If Microsoft drops its hostile patent position, however, Shuttleworth continued, "I'd love to work with Microsoft. It's not an evil empire. It's just a company that is efficiently grounded in the 1980s."

For the time being, though, as Dan Kusnetzky, principal analyst at Kusnetzky Group, a technology research and marketing company, noted, it's the same old Microsoft.

"Microsoft appears to be targeting smaller, and thus, more vulnerable members of the Linux community," Kusnetzky said. "These companies simply don't have the resources to [be] engaged in the long, expensive process of litigation regardless of the facts. The decision-makers in Xandros are likely to have sized the costs of litigation and compared those to signing a license agreement and decided that the most responsible action to take for their shareholders was to sign an agreement."

"Others," Kusnetzky continued, "who have more resources might see this as capitulation and setting a bad precedent. We all need to see what players like Red Hat, Oracle, IBM, HP and others are going to do."

That said, "Microsoft is approaching this far more intelligently than did the SCO Group," he added. "The SCO Group took on IBM before it had set a precedent. Then it took on its own customers. Microsoft is going after the smallest Linux suppliers and trying to build some form of momentum going in the direction it would like the market to take."

Gordon Haff, senior analyst for research house Illuminata, agrees that Microsoft seems to be targeting smaller Linux companies. Haff also added that, "It's hard to know what exactly went down here given the scarcity of details. Two facts are indisputable: Xandros is a tiny Linux player and Microsoft has a deep interest in generating momentum (or at least the appearance of same) for its patent indemnification initiative. Taken together, it wouldn't be unreasonable that this is a Microsoft PR move more than anything else."

Raven Zachary, research director for open source at The 451 Group, also doesn't see the Xandros deal as being that important in the greater scheme of things. "While there are similarities between the deals that Microsoft has made with Novell and Xandros concerning Linux, the collaboration agreement between Microsoft and Novell is far more significant, both in terms of impact to the market, and commercial opportunity," said Zachary.

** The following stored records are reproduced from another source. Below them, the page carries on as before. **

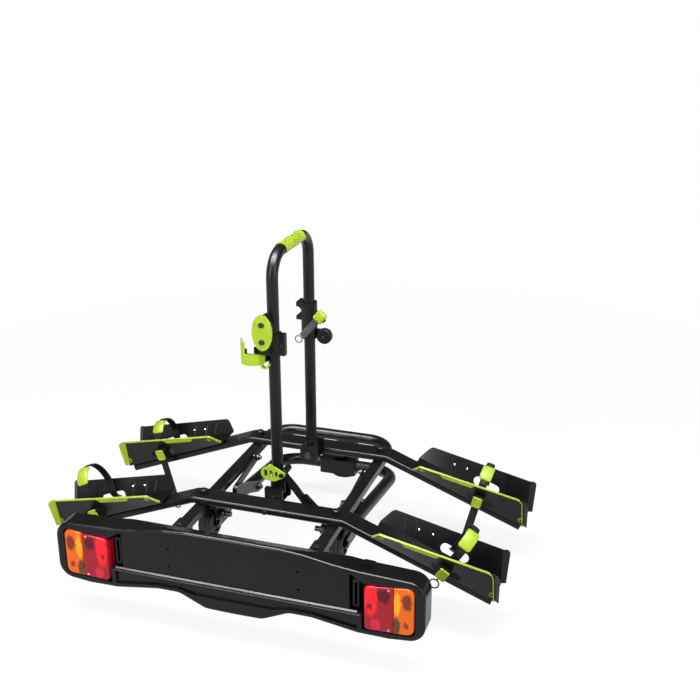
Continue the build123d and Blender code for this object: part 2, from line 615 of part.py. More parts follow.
def hinge_bracket(face_y, away):
    """Two plates and a shelf; face_y is the crossbar face, away is +1 or -1 along Y."""
    far_y = face_y + away * 2 * HOOP_OFFSET
    with BuildPart() as bracket:
        for low_y in (face_y, far_y - away * (HINGE_PLATE + 6)):
            with BuildSketch(side_view(max(low_y, low_y + away * HINGE_PLATE))):
                with Locations(((BRACKET_LEFT_X + BRACKET_RIGHT_X) / 2, (BRACKET_LOW_Z + BRACKET_HIGH_Z) / 2)):
                    RectangleRounded(BRACKET_RIGHT_X - BRACKET_LEFT_X, BRACKET_HIGH_Z - BRACKET_LOW_Z, 6)
            extrude(amount=HINGE_PLATE)
        shelf_mid = (face_y + far_y - away * 6) / 2
        with Locations(((BRACKET_LEFT_X + BRACKET_RIGHT_X) / 2, shelf_mid, BRACKET_LOW_Z + SHELF_THICK / 2)):
            Box(BRACKET_RIGHT_X - BRACKET_LEFT_X - 12, 2 * HOOP_OFFSET - 6, SHELF_THICK)
        with Locations((0, (face_y + far_y) / 2, HINGE_Z)):
            Cylinder(HINGE_PIN_R, 2 * HOOP_OFFSET + 4, rotation=(90, 0, 0), mode=Mode.SUBTRACT)
        with Locations((0, face_y, BAR_MID_Z)):
            Cylinder(3.1, 30, rotation=(90, 0, 0), mode=Mode.SUBTRACT)
    return bracket.part


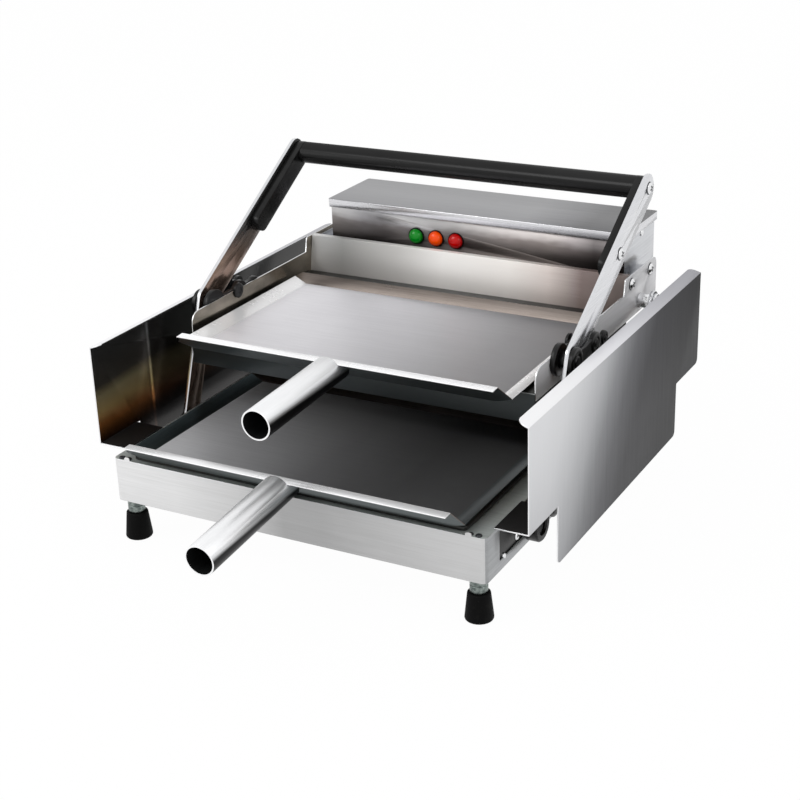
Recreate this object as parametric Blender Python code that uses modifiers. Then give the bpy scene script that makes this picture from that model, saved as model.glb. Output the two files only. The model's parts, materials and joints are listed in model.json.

As you can see, the opinions about this partnership range all over the map. Some think that it's a big deal; some see it as barely more than a public relations move. Some believe it to be a deal with the Evil Empire; others -- reading between the lines -- wouldn't mind making their own Microsoft partnerships. At this point, as Haff observed, we really don't know enough to make hard conclusions on what this latest Microsoft/Linux vendor partnership means.